Classic American Buttercream:
adapted from Savory Sweet Life

2 cups (4 sticks) unsalted butter, softened and cut into cubes
6-8 cups confectioners’ sugar, sifted
3-6 tablespoons milk
2 tablespoons pure vanilla extract
1/4 teaspoon salt
rainbow non-pareils, or any sprinkles you like for decorating

In the bowl of an electric mixer fitted with the paddle attachment, whip butter for 5 minutes on medium speed. Butter will become very pale & creamy. Add 6 cups of powdered sugar and turn your mixer on the lowest speed until the sugar has been incorporated with the butter. Increase mixer speed to medium and add vanilla extract, salt, and 3 tablespoons of milk and beat for 5-7 minutes. If your frosting needs a more stiff consistency, add more sugar 1/2 cup at a time, until desired consistency is reached. If your frosting needs to be thinned out, add remaining milk 1 tablespoons at a time.

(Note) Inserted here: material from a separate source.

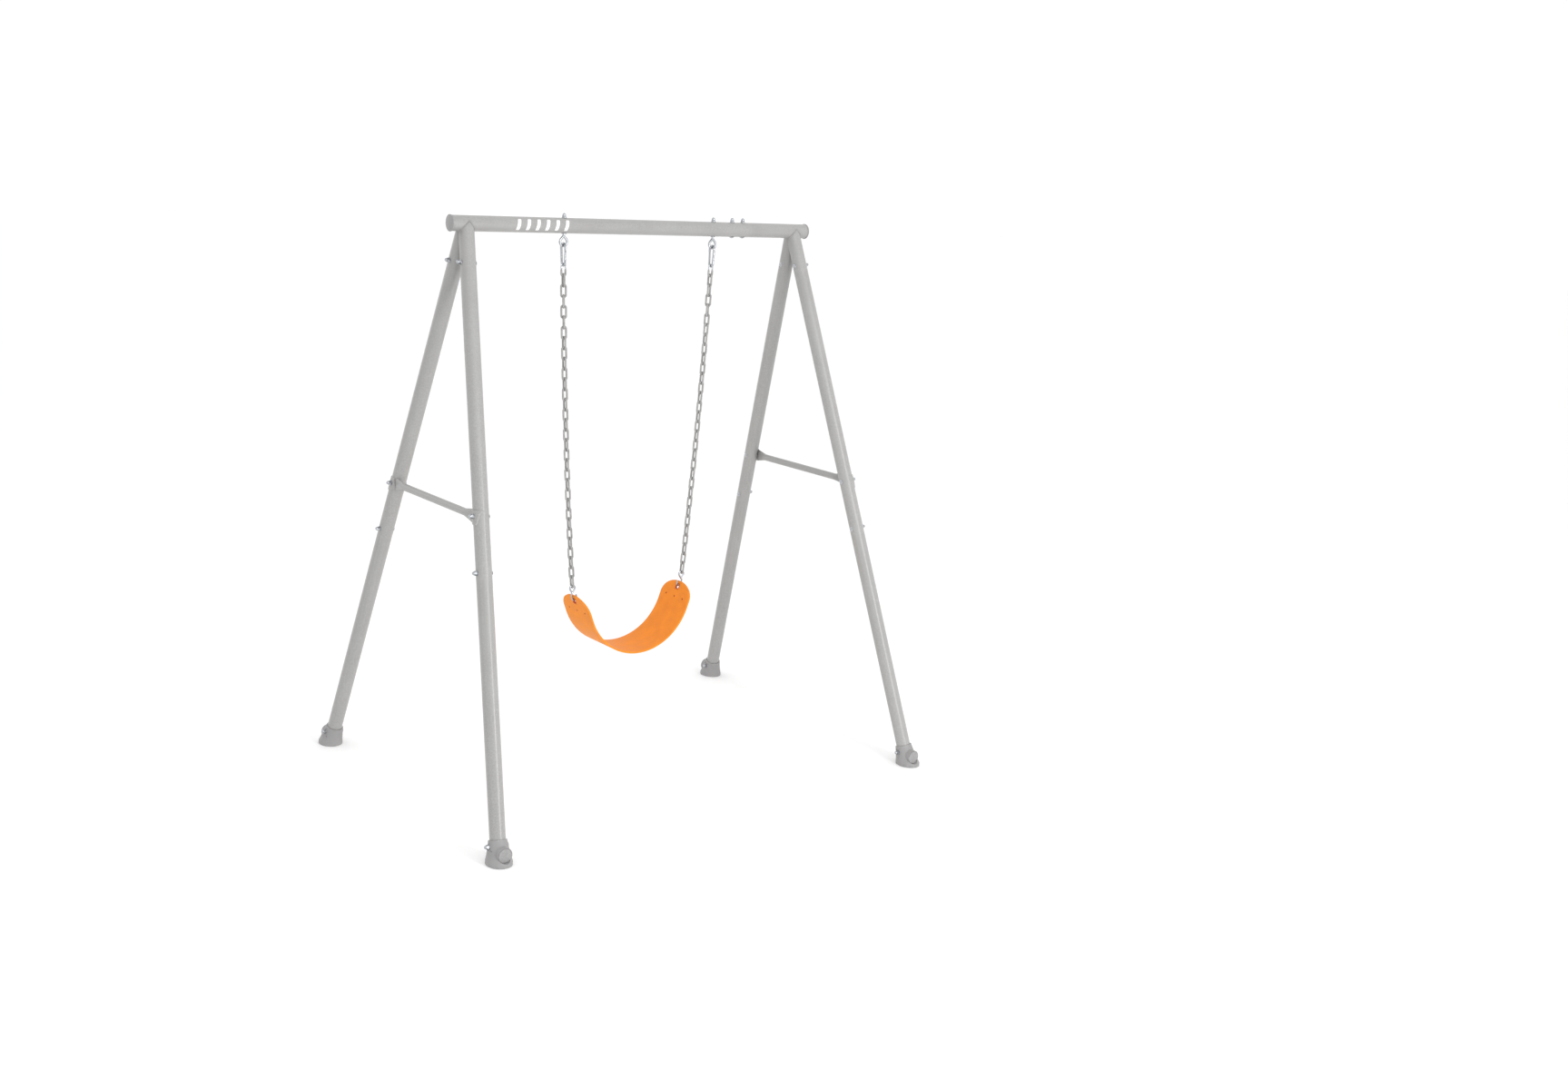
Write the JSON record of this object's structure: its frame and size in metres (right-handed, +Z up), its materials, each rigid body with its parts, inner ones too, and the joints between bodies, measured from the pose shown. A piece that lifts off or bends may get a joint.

To assemble cake, make sure cake layers are cool or cold. If necessary, remove the domed tops of the layers with a cake leveler or sharp bread knife. Place one layer on a cake plate, serving plate, or cake board. Evenly spread about 3/4 cups of icing over the first layer. Top with another cake layer and another 3/4 cups of icing. Spread evenly and top with your final layer.

With an icing spatula, spread a thin layer of icing over top and sides of cake, Be sure to fill in any gaps between layers and make the sides and top smooth and flat as possible. This thin layer of icing is referred to as the “crumb coat” and is meant to seal in any crumbs so they’re not seen in your final layer of icing. Refrigerate cake for 30 minutes. Spread most (or all) of remaining icing evenly over top and sides of cake, trying to get as smooth a surface as possible. If desired, reserve some for piped decoration, otherwise, slather it all on. Decorate as desired.

This cake is at it’s best the day it’s baked, but can be covered and refrigerated for up to 2 days. If refrigerated, it will need to come up to room temperature before serving.